=== Given exercise ===
Would you return the complete listing below word for word?
[start of Recorded data]
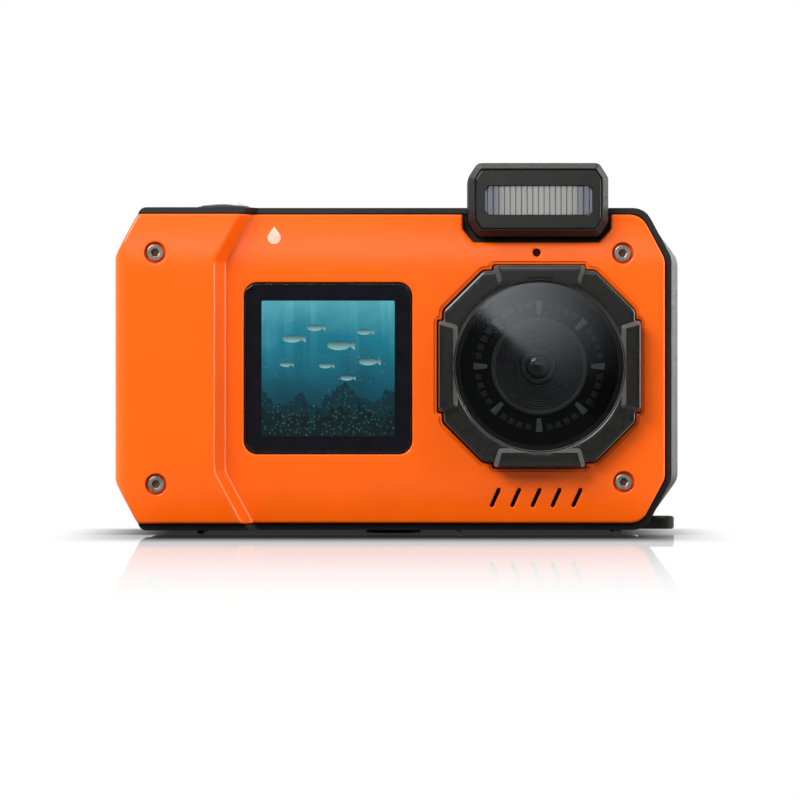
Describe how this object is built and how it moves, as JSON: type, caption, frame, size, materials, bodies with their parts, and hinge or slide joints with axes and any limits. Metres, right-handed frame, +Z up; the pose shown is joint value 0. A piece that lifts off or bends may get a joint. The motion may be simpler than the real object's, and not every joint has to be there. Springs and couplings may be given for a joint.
{
  "type": "rugged compact camera",
  "caption": "Rugged compact camera with an octagonal lens port, a square front screen, a flash head, sprung keys and a hinged battery door.",
  "frame": {"origin": "mouth of the tripod socket, on the plane the camera stands on, midway between the front case's side walls", "axes": "+X to the right seen from the front, the front faces -Y, +Z up"},
  "size_m": [0.1165, 0.0372, 0.0763],
  "materials": {
    "orange_paint": "satin orange paint on a moulded cover",
    "black_plastic": "fine-grained black",
    "smooth_black": "satin black",
    "port_glass": "clear, polished",
    "window_glass": "smoked round its edge",
    "dark_metal": "black anodised",
    "grey_marks": "matt grey",
    "lens_coat": "coated",
    "steel": "stainless",
    "spring_steel": "bright",
    "brass": "turned",
    "rubber": "matt",
    "seal_rubber": "matt yellow silicone",
    "board": "green solder mask",
    "tin_can": "tin plated",
    "reef_screen": "lit screen",
    "rear_screen": "unlit screen",
    "frosted_lens": "ribbed",
    "mirror_film": "polished",
    "sleeve_blue": "shrink sleeve",
    "battery_grey": "label film",
    "sensor_glass": "coated"
  },
  "bodies": {
    "camera": {"front_cover": "orange_paint", "cover_screws": "steel", "front_case": "black_plastic", "rear_case": "black_plastic", "case_gasket": "rubber", "case_screws": "steel", "lens_bezel": "smooth_black", "lens_glass": "port_glass", "lens_seal": "rubber", "dial_ring": "dark_metal", "dial_marks": "grey_marks", "lens_cone": "dark_metal", "lens_barrel": "dark_metal", "front_element": "lens_coat", "rear_element": "lens_coat", "image_sensor": "sensor_glass", "sensor_board": "board", "front_window": "window_glass", "front_panel": "reef_screen", "flash_housing": "black_plastic", "flash_plate": "smooth_black", "flash_lens": "frosted_lens", "flash_reflector": "mirror_film", "flash_tube": "port_glass", "flash_capacitor": "sleeve_blue", "shutter_spring": "spring_steel", "shutter_seal": "rubber", "rocker_pin": "spring_steel", "key_mat": "rubber", "dome_switches": "tin_can", "rear_window": "window_glass", "rear_panel": "rear_screen", "display_frame": "tin_can", "main_board": "board", "board_shield": "tin_can", "battery_bay": "black_plastic", "battery": "battery_grey", "card_socket": "tin_can", "memory_card": "smooth_black", "usb_port": "tin_can", "hinge_pin": "spring_steel", "speaker": "dark_metal", "microphone": "tin_can", "tripod_insert": "brass", "base_pads": "rubber"},
    "shutter": {"shutter_button": "smooth_black"},
    "power": {"power_button": "smooth_black"},
    "rocker": {"zoom_rocker": "smooth_black"},
    "door": {"battery_door": "black_plastic", "door_gasket": "seal_rubber"},
    "latch": {"door_latch": "smooth_black"},
    "key_up": {"key_up": "smooth_black"},
    "key_down": {"key_down": "smooth_black"},
    "key_left": {"key_left": "smooth_black"},
    "key_right": {"key_right": "smooth_black"},
    "key_ok": {"key_ok": "smooth_black"},
    "key_mode": {"key_mode": "smooth_black"},
    "key_play": {"key_play": "smooth_black"},
    "key_menu": {"key_menu": "smooth_black"},
    "key_screen": {"key_screen": "smooth_black"}
  },
  "joints": [
    {"name": "shutter_press", "type": "slide", "parent": "camera", "child": "shutter", "axis": [0, 0, -1], "range_m": [0, 0.001], "stiffness_N_per_m": 1500, "springref_m": -0.0004, "deforming": ["shutter_spring"]},
    {"name": "power_press", "type": "slide", "parent": "camera", "child": "power", "axis": [0, 0, -1], "range_m": [0, 0.0006], "stiffness_N_per_m": 2000, "springref_m": -0.0002},
    {"name": "zoom_tilt", "type": "hinge", "parent": "camera", "child": "rocker", "pos_m": [-0.0345, 0.0132, 0.0595], "axis": [0, 0, 1], "range_deg": [-5, 5], "stiffness_Nm_per_rad": 0.06},
    {"name": "up_press", "type": "slide", "parent": "camera", "child": "key_up", "axis": [0, -1, 0], "range_m": [0, 0.0006], "stiffness_N_per_m": 2000, "springref_m": -0.0001},
    {"name": "down_press", "type": "slide", "parent": "camera", "child": "key_down", "axis": [0, -1, 0], "range_m": [0, 0.0006], "stiffness_N_per_m": 2000, "springref_m": -0.0001},
    {"name": "left_press", "type": "slide", "parent": "camera", "child": "key_left", "axis": [0, -1, 0], "range_m": [0, 0.0006], "stiffness_N_per_m": 2000, "springref_m": -0.0001},
    {"name": "right_press", "type": "slide", "parent": "camera", "child": "key_right", "axis": [0, -1, 0], "range_m": [0, 0.0006], "stiffness_N_per_m": 2000, "springref_m": -0.0001},
    {"name": "ok_press", "type": "slide", "parent": "camera", "child": "key_ok", "axis": [0, -1, 0], "range_m": [0, 0.0006], "stiffness_N_per_m": 2000, "springref_m": -0.0001},
    {"name": "mode_press", "type": "slide", "parent": "camera", "child": "key_mode", "axis": [0, -1, 0], "range_m": [0, 0.0006], "stiffness_N_per_m": 2000, "springref_m": -0.0001},
    {"name": "play_press", "type": "slide", "parent": "camera", "child": "key_play", "axis": [0, -1, 0], "range_m": [0, 0.0006], "stiffness_N_per_m": 2000, "springref_m": -0.0001},
    {"name": "menu_press", "type": "slide", "parent": "camera", "child": "key_menu", "axis": [0, -1, 0], "range_m": [0, 0.0006], "stiffness_N_per_m": 2000, "springref_m": -0.0001},
    {"name": "screen_press", "type": "slide", "parent": "camera", "child": "key_screen", "axis": [0, -1, 0], "range_m": [0, 0.0006], "stiffness_N_per_m": 2000, "springref_m": -0.0001},
    {"name": "door_swing", "type": "hinge", "parent": "camera", "child": "door", "pos_m": [-0.0557, 0.0133, 0.034], "axis": [0, 0, -1], "range_deg": [0, 95]},
    {"name": "latch_slide", "type": "slide", "parent": "door", "child": "latch", "axis": [0, -1, 0], "range_m": [0, 0.001]}
  ]
}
[end of Recorded data]
=== Final result ===
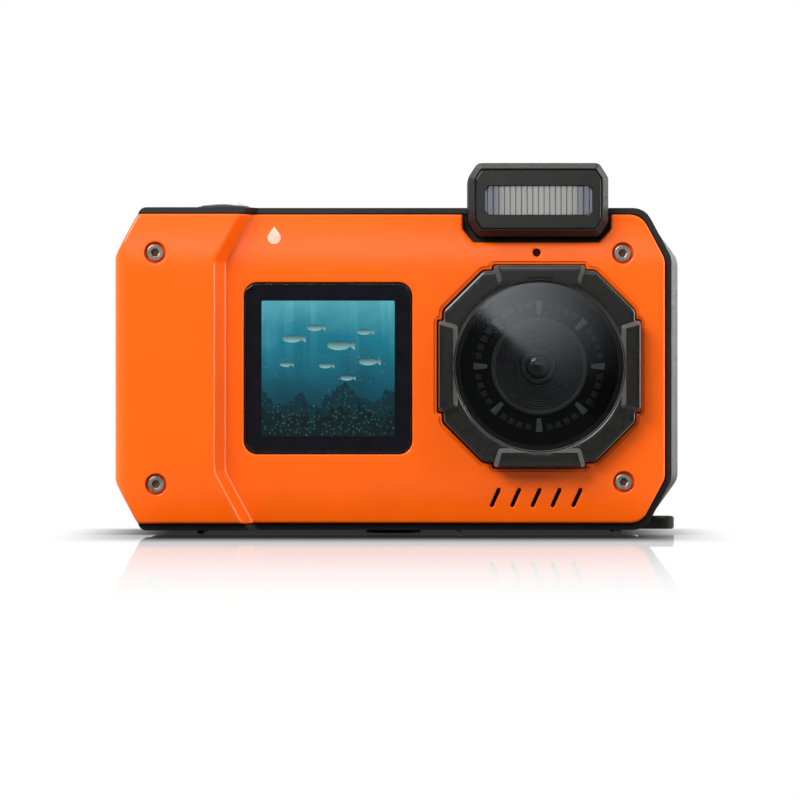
Describe how this object is built and how it moves, as JSON: type, caption, frame, size, materials, bodies with their parts, and hinge or slide joints with axes and any limits. Metres, right-handed frame, +Z up; the pose shown is joint value 0. A piece that lifts off or bends may get a joint. The motion may be simpler than the real object's, and not every joint has to be there. Springs and couplings may be given for a joint.
{
  "type": "rugged compact camera",
  "caption": "Rugged compact camera with an octagonal lens port, a square front screen, a flash head, sprung keys and a hinged battery door.",
  "frame": {"origin": "mouth of the tripod socket, on the plane the camera stands on, midway between the front case's side walls", "axes": "+X to the right seen from the front, the front faces -Y, +Z up"},
  "size_m": [0.1165, 0.0372, 0.0763],
  "materials": {
    "orange_paint": "satin orange paint on a moulded cover",
    "black_plastic": "fine-grained black",
    "smooth_black": "satin black",
    "port_glass": "clear, polished",
    "window_glass": "smoked round its edge",
    "dark_metal": "black anodised",
    "grey_marks": "matt grey",
    "lens_coat": "coated",
    "steel": "stainless",
    "spring_steel": "bright",
    "brass": "turned",
    "rubber": "matt",
    "seal_rubber": "matt yellow silicone",
    "board": "green solder mask",
    "tin_can": "tin plated",
    "reef_screen": "lit screen",
    "rear_screen": "unlit screen",
    "frosted_lens": "ribbed",
    "mirror_film": "polished",
    "sleeve_blue": "shrink sleeve",
    "battery_grey": "label film",
    "sensor_glass": "coated"
  },
  "bodies": {
    "camera": {"front_cover": "orange_paint", "cover_screws": "steel", "front_case": "black_plastic", "rear_case": "black_plastic", "case_gasket": "rubber", "case_screws": "steel", "lens_bezel": "smooth_black", "lens_glass": "port_glass", "lens_seal": "rubber", "dial_ring": "dark_metal", "dial_marks": "grey_marks", "lens_cone": "dark_metal", "lens_barrel": "dark_metal", "front_element": "lens_coat", "rear_element": "lens_coat", "image_sensor": "sensor_glass", "sensor_board": "board", "front_window": "window_glass", "front_panel": "reef_screen", "flash_housing": "black_plastic", "flash_plate": "smooth_black", "flash_lens": "frosted_lens", "flash_reflector": "mirror_film", "flash_tube": "port_glass", "flash_capacitor": "sleeve_blue", "shutter_spring": "spring_steel", "shutter_seal": "rubber", "rocker_pin": "spring_steel", "key_mat": "rubber", "dome_switches": "tin_can", "rear_window": "window_glass", "rear_panel": "rear_screen", "display_frame": "tin_can", "main_board": "board", "board_shield": "tin_can", "battery_bay": "black_plastic", "battery": "battery_grey", "card_socket": "tin_can", "memory_card": "smooth_black", "usb_port": "tin_can", "hinge_pin": "spring_steel", "speaker": "dark_metal", "microphone": "tin_can", "tripod_insert": "brass", "base_pads": "rubber"},
    "shutter": {"shutter_button": "smooth_black"},
    "power": {"power_button": "smooth_black"},
    "rocker": {"zoom_rocker": "smooth_black"},
    "door": {"battery_door": "black_plastic", "door_gasket": "seal_rubber"},
    "latch": {"door_latch": "smooth_black"},
    "key_up": {"key_up": "smooth_black"},
    "key_down": {"key_down": "smooth_black"},
    "key_left": {"key_left": "smooth_black"},
    "key_right": {"key_right": "smooth_black"},
    "key_ok": {"key_ok": "smooth_black"},
    "key_mode": {"key_mode": "smooth_black"},
    "key_play": {"key_play": "smooth_black"},
    "key_menu": {"key_menu": "smooth_black"},
    "key_screen": {"key_screen": "smooth_black"}
  },
  "joints": [
    {"name": "shutter_press", "type": "slide", "parent": "camera", "child": "shutter", "axis": [0, 0, -1], "range_m": [0, 0.001], "stiffness_N_per_m": 1500, "springref_m": -0.0004, "deforming": ["shutter_spring"]},
    {"name": "power_press", "type": "slide", "parent": "camera", "child": "power", "axis": [0, 0, -1], "range_m": [0, 0.0006], "stiffness_N_per_m": 2000, "springref_m": -0.0002},
    {"name": "zoom_tilt", "type": "hinge", "parent": "camera", "child": "rocker", "pos_m": [-0.0345, 0.0132, 0.0595], "axis": [0, 0, 1], "range_deg": [-5, 5], "stiffness_Nm_per_rad": 0.06},
    {"name": "up_press", "type": "slide", "parent": "camera", "child": "key_up", "axis": [0, -1, 0], "range_m": [0, 0.0006], "stiffness_N_per_m": 2000, "springref_m": -0.0001},
    {"name": "down_press", "type": "slide", "parent": "camera", "child": "key_down", "axis": [0, -1, 0], "range_m": [0, 0.0006], "stiffness_N_per_m": 2000, "springref_m": -0.0001},
    {"name": "left_press", "type": "slide", "parent": "camera", "child": "key_left", "axis": [0, -1, 0], "range_m": [0, 0.0006], "stiffness_N_per_m": 2000, "springref_m": -0.0001},
    {"name": "right_press", "type": "slide", "parent": "camera", "child": "key_right", "axis": [0, -1, 0], "range_m": [0, 0.0006], "stiffness_N_per_m": 2000, "springref_m": -0.0001},
    {"name": "ok_press", "type": "slide", "parent": "camera", "child": "key_ok", "axis": [0, -1, 0], "range_m": [0, 0.0006], "stiffness_N_per_m": 2000, "springref_m": -0.0001},
    {"name": "mode_press", "type": "slide", "parent": "camera", "child": "key_mode", "axis": [0, -1, 0], "range_m": [0, 0.0006], "stiffness_N_per_m": 2000, "springref_m": -0.0001},
    {"name": "play_press", "type": "slide", "parent": "camera", "child": "key_play", "axis": [0, -1, 0], "range_m": [0, 0.0006], "stiffness_N_per_m": 2000, "springref_m": -0.0001},
    {"name": "menu_press", "type": "slide", "parent": "camera", "child": "key_menu", "axis": [0, -1, 0], "range_m": [0, 0.0006], "stiffness_N_per_m": 2000, "springref_m": -0.0001},
    {"name": "screen_press", "type": "slide", "parent": "camera", "child": "key_screen", "axis": [0, -1, 0], "range_m": [0, 0.0006], "stiffness_N_per_m": 2000, "springref_m": -0.0001},
    {"name": "door_swing", "type": "hinge", "parent": "camera", "child": "door", "pos_m": [-0.0557, 0.0133, 0.034], "axis": [0, 0, -1], "range_deg": [0, 95]},
    {"name": "latch_slide", "type": "slide", "parent": "door", "child": "latch", "axis": [0, -1, 0], "range_m": [0, 0.001]}
  ]
}